His early advocacy is Thompson's answer to those who argue a freshman senator has neither the clout nor the experience to run this congressional probe.
"Thompson," says a senior aide, "was on board this issue before all the current hot stuff - the Asian campaign contributions, the Lincoln bedroom, the White House coffees - hit the fan."
But Washington's man of the moment has become an elusive presence since he got the campaign-finance assignment.
He declines to give interviews. In his office suite of muted blue-gray carpeting, the white walls are sparsely decorated with political cartoons and a few innocuous scenes of rural Tennessee.
The visitor senses a curious blandness. Secretaries and receptionists speak with the studied politeness that goes with their Tennessee accents. Senior staff members are almost extravagantly courteous and evade difficult questions about their boss with the dexterity of rainbow trout slipping past fly fishermen in the Tennessee river.
In fact, it is this long river that joins together the eastern and western halves of the politically divided state.
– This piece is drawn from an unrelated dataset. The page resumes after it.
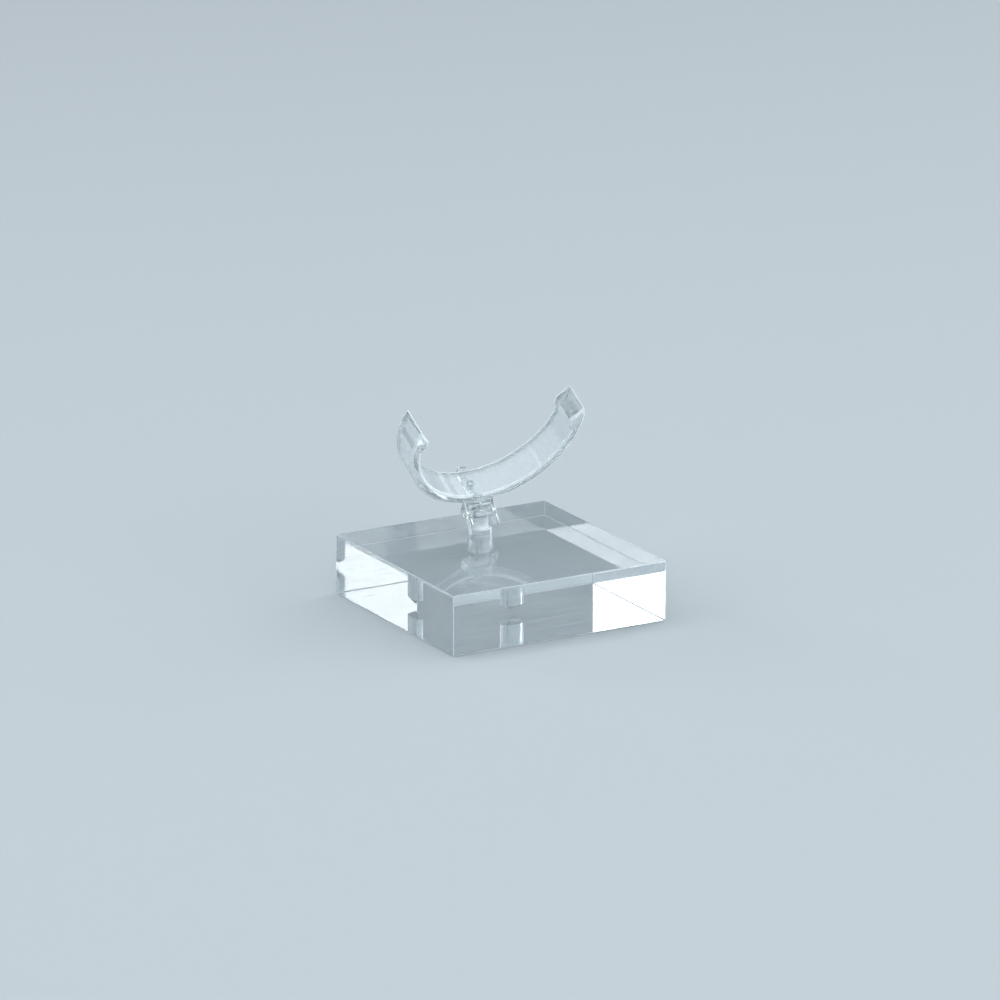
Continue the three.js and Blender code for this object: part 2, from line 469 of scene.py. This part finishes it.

The eastern half was pro-Union in the Civil War. It is still Republican. Central and western Tennessee sided with the Confederacy - and are still Democratic.
Today, state politics include two dynasties - the Democratic Gores and Republican Bakers. Albert Gore Sr. is a much-loved ex-Senator. Howard Baker, Jr. is the patriarch of the Tennessee GOP.
Thompson wasn't born into the state's political elite. But after marrying as a teenager and earning a Vanderbilt University law degree, Thompson, his wife, and three children settled in his home town of Lawrenceburg. It was there that the young lawyer attracted the attention of then-Senator Baker who, in 1973, chose him as the minority counsel of the Watergate committee.
Born poor, Thompson became rich after Watergate with a law practice in Nashville and Washington. In 1993, he ran for Vice President Gore's vacant Senate seat and ran again in 1996, winning a full, six-year term.
Some of Thompson's GOP colleagues resented his being chosen to deliver his party's reply to Clinton's 1994 tax-cut plan. Thompson had been a senator for only one day, but his acting and courtroom skills made the speech a sensation.
Thompson for president?
Now there's even talk of a presidential bid in 2000.
Such speculation raises an interesting possibility: If Mr. Gore and Thompson become the major parties' candidates, the nation would have two presidential nominees from the same state.
Former Tennessee Gov. Lamar Alexander, another of the state's leading Republican lights, is unfazed by such a prospect.
"At one time, Andrew Jackson was in the White House, Sam Houston was governor, Davy Crockett was in the US House of Representatives, and James Polk and Andrew Johnson were waiting in the wings," Alexander says. "If Tennessee could handle all that, I think it could handle this."